* Says does not have enough cash for next 12 months
* Says needs to raise cash by end of current fiscal
* Q4 loss/shr $2.21 vs loss/shr $1.52 yr ago
* Q4 rev up 185 percent to $18.4 mln
March 30 (Reuters) - Canada’s ISE Ltd ISE.TO, a maker of heavy duty hybrid-electric drive systems, said its auditors had expressed substantial doubt about the company’s ability to continue as a going concern, even as it posted a wider quarterly loss.
ISE said the proceeds from its initial public offering (IPO) in February might not meet its cash needs for the next 12 months and is currently in talks with financial institutions for a potential working capital credit facility.

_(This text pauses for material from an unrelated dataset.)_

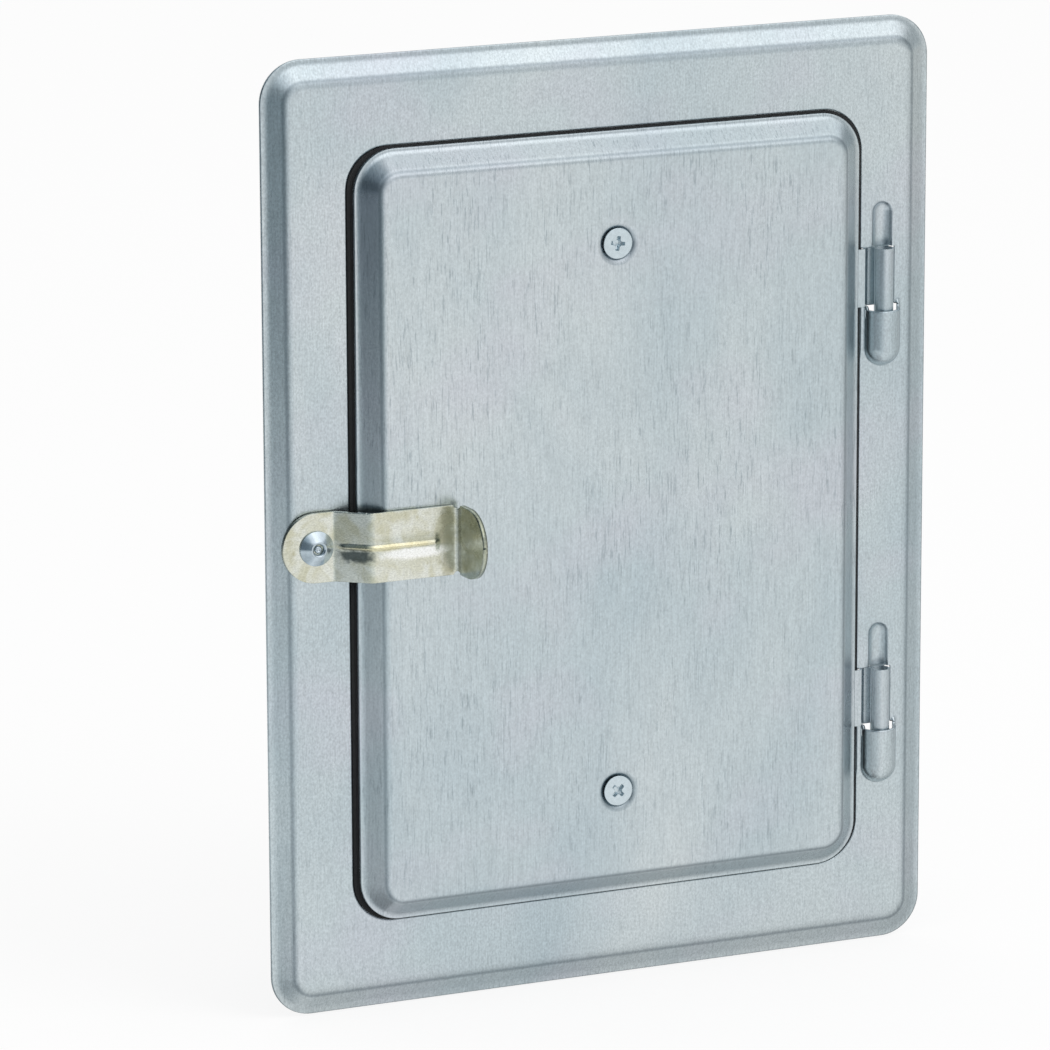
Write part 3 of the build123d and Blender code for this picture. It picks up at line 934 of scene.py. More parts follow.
@dataclass
class LatchLever:
    """The turning latch: a strip with a round end, a joggle up to the leaf, a pressed rib and a grip."""

    sheet: float = 1.5
    half_width: float = 10.0
    joggle_start: float = 5.8
    joggle_end: float = 14.5
    reach: float = 41.5
    grip_length: float = 16.8
    grip_angle: float = 86.0
    grip_corner: float = 9.6
    bend_radii: tuple[float, float, float] = (1.3, 4.3, 1.3)
    path_step: float = 0.4
    round_steps: int = 26
    fold_lead: float = 1.9
    notch: float = 1.0
    rib_start: float = 6.4
    rib_end: float = 34.5
    rib_half_width: float = 1.05
    rib_height: float = 0.8
    rib_run_out: float = 1.6
    swell_half_width: float = 3.8
    swell_share: float = 0.42
    swell_lead: float = 1.0
    swell_run_in: float = 4.0
    leaf_gap: float = 0.3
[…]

The company, which raised about C$16 million ($15.69 million) from the IPO, said its ability to continue as a going concern would depend on it raising additional capital before the end of its current fiscal year.
ISE also posted a wider fourth-quarter net loss, hurt by increased costs.
The company also said it does not expect sales from the second half of 2010 to match the about $35 million it recorded in the prior period, but sees first half sales increasing over the previous year.
For the quarter ended Dec. 31, the company posted a net loss applicable to common shareholders of $9.4 million, or $2.21 a share, compared with a net loss of $6.5 million, or $1.52 per share, a year ago.
Revenue nearly tripled to $18.4 million, helped primarily by revenue from fuel cell hybrid systems that sell at a higher average selling price compared with gasoline hybrid systems.
Shares of the company, which went public on Feb. 23, closed at C$4.75 Monday on the Toronto Stock Exchange.